Someone posted this amp stating it could be a Garnet and is right next to were I'm working so went to see it after breakfast yesterday morning...

Sellers pics...


----------



## Frenchy99 (Oct 15, 2016)

Yep! Garnet made...

All the pots are dirty, the inputs and everything very dirty.
Model PA150 and has model no DPA100R in the back. Not certain on the power tube since the head is so compact that you need to remove the chassis to remove the tubes. Its 17 1/2 wide by 7 1/2 high and 9 1/2 depth in size real compact head.
Works well but the reverb is not working. 6 channels. Each channel has pull on reverb. So.... since I did not need another amp , made him a low offer now have the problem of sneaking in another amp at home !!!









I'm a dead man....


----------



## Frenchy99 (Oct 15, 2016)

Took the time yesterday night at the motel to take it apart and give it a quick clean up. had a film of nicotine on it and did not smell to nice... Much better now...


Before the clean up, you could not even see the numbers on the transformers or the chassis.... Ishhhhh....


Original Japan made pre amp tubes and Russian Sovtek 6L6 power tubes.


----------



## Frenchy99 (Oct 15, 2016)

April 1974 date code on the output transformer.

May 1974 for Power Transformer.


----------



## Frenchy99 (Oct 15, 2016)

Really love this compact design and with 6 different inputs !!! oufff... the mods capabilities...
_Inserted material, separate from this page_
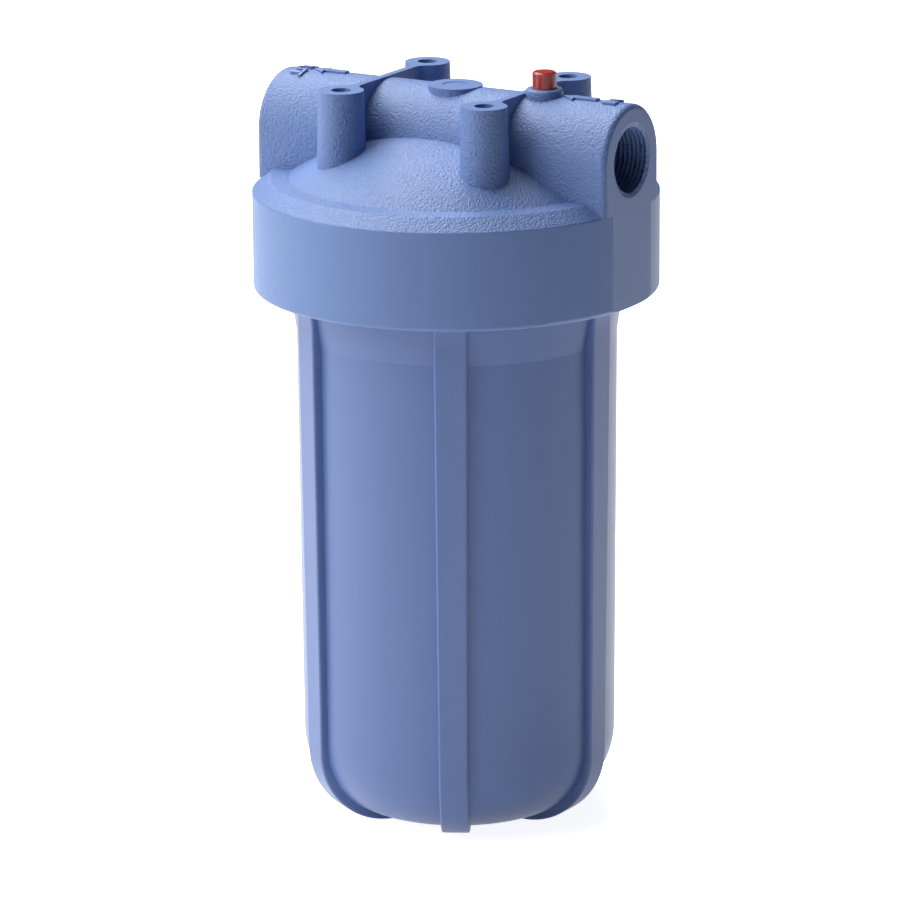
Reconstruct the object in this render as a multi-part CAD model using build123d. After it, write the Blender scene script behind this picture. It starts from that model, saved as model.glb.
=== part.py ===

The weirdest thing on this amp is that it only has one Speaker out plus and Ext. speaker out... weird for a PA amp !?!?







 You need to plug the PA cabs in series ???


----------



## Frenchy99 (Oct 15, 2016)

Oupps...

Forgot the gut shoot !


----------



## Lincoln (Jun 2, 2008)

That sure is a cool find! If it was tuck & roll, you think it was a Kustom. 
I'm jealous.

I've got nothing for schematics matching that model number, but a bunch are probably the same basic layout.


----------



## Frenchy99 (Oct 15, 2016)

I think that it might be a custom model... the closest I found is the Garnet Rebel Sound Console (G90PAR) but head version 

Love these cool finds.... Gar really had fun building all kind of things..


----------



## Granny Gremlin (Jun 3, 2016)

Congrats on another cool find.



Frenchy99 said:


> Really love this compact design and with 6 different inputs !!! oufff... the mods capabilities...
> 
> 
> The weirdest thing on this amp is that it only has one Speaker out plus and Ext. speaker out... weird for a PA amp !?!?
> ...


Sp and ext sp is pretty normal for a mono PA. Those jacks are parallel, and if you daisy chain cabs that also tends to be parallel.
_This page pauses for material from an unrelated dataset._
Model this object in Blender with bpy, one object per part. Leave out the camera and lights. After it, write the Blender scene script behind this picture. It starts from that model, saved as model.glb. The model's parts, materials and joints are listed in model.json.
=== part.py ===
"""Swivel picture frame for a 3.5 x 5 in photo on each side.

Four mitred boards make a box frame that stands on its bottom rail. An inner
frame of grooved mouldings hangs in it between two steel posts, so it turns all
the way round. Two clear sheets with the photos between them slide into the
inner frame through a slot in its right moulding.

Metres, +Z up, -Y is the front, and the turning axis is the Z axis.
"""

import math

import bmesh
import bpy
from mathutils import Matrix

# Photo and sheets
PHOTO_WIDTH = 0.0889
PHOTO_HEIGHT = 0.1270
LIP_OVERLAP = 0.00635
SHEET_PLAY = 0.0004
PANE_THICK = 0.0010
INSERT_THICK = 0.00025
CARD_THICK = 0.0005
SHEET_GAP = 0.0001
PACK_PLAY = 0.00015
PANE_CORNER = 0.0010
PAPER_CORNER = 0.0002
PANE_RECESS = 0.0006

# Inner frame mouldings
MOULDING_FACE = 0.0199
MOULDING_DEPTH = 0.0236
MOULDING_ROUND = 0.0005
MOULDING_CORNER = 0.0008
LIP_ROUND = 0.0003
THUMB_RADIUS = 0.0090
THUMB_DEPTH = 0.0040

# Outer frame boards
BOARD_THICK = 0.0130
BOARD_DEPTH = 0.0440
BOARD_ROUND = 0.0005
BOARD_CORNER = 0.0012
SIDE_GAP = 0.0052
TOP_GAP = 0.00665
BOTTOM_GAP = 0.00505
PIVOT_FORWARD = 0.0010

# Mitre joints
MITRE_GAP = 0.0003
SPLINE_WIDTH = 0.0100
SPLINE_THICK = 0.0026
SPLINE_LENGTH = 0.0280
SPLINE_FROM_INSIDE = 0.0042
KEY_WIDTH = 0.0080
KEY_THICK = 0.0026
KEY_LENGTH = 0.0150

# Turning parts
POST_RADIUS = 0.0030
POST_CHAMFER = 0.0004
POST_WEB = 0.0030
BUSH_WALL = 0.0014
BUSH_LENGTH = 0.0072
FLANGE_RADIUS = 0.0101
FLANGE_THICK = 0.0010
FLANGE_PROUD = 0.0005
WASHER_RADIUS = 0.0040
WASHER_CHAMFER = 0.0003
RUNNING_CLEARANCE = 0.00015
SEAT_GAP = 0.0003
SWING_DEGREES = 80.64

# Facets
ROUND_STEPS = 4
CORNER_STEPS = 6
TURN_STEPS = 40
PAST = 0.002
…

Anyway, this is like a later Rebel PA Reverb (G100PAR vs G90PAR like mine) with 2 extra channels. The main diff between the 90 and the 100 is the reverb circuit (12A vs 6AW8 based) and more solid state components (don't recall if it was just the mixer and/or reverb, or if some channel gains too). With only 3 preamp tubes in there (2 X and 1 U, which is likely for reverb) it's not looking too good for cascading input channels for more tube gain I'm afraid, but maybe. The Rebel Sound Console has more controls per channel (tone control mostly IIRC); coulda been a transition step or stripped down version of that though (stencil); never had a look in one myself.
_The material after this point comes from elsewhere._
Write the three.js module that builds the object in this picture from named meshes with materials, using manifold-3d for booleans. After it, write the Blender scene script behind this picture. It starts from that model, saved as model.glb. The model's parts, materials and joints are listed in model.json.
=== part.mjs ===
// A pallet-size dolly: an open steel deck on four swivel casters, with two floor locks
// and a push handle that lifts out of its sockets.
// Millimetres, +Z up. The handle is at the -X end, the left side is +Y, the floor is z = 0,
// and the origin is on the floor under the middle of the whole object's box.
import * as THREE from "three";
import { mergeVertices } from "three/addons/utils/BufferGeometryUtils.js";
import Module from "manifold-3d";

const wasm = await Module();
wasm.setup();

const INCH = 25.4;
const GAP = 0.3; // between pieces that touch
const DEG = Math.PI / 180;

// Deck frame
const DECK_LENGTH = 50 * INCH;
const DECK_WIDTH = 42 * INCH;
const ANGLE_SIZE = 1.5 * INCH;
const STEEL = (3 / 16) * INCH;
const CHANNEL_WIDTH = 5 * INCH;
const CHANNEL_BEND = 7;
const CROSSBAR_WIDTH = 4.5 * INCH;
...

Also doubt it's quite as early at 74.


----------



## butterknucket (Feb 5, 2006)

Cool amp!

Let us know how it sounds with guitar.


----------



## greco (Jul 15, 2007)

Congrats on the new amp!

You certainly did an amazing cleaning job on it.

ENJOY!


----------



## Frenchy99 (Oct 15, 2016)

Managed to get a day off...

Took care of the sticker residue that was on the front panel but clearly needs a better cleaning...


----------



## Frenchy99 (Oct 15, 2016)

Since we are having such a nice summer, taking advantage of every free moment to clean some of my gear...

Since this baby was partly done when I got it, took it out for a good cleaning...


----------



## Frenchy99 (Oct 15, 2016)

This time around, did all the pots, the inputs and tube sockets as well as a major chassis cleaning...


----------



## Frenchy99 (Oct 15, 2016)

and finally... did the head cabinet... 

Done !


----------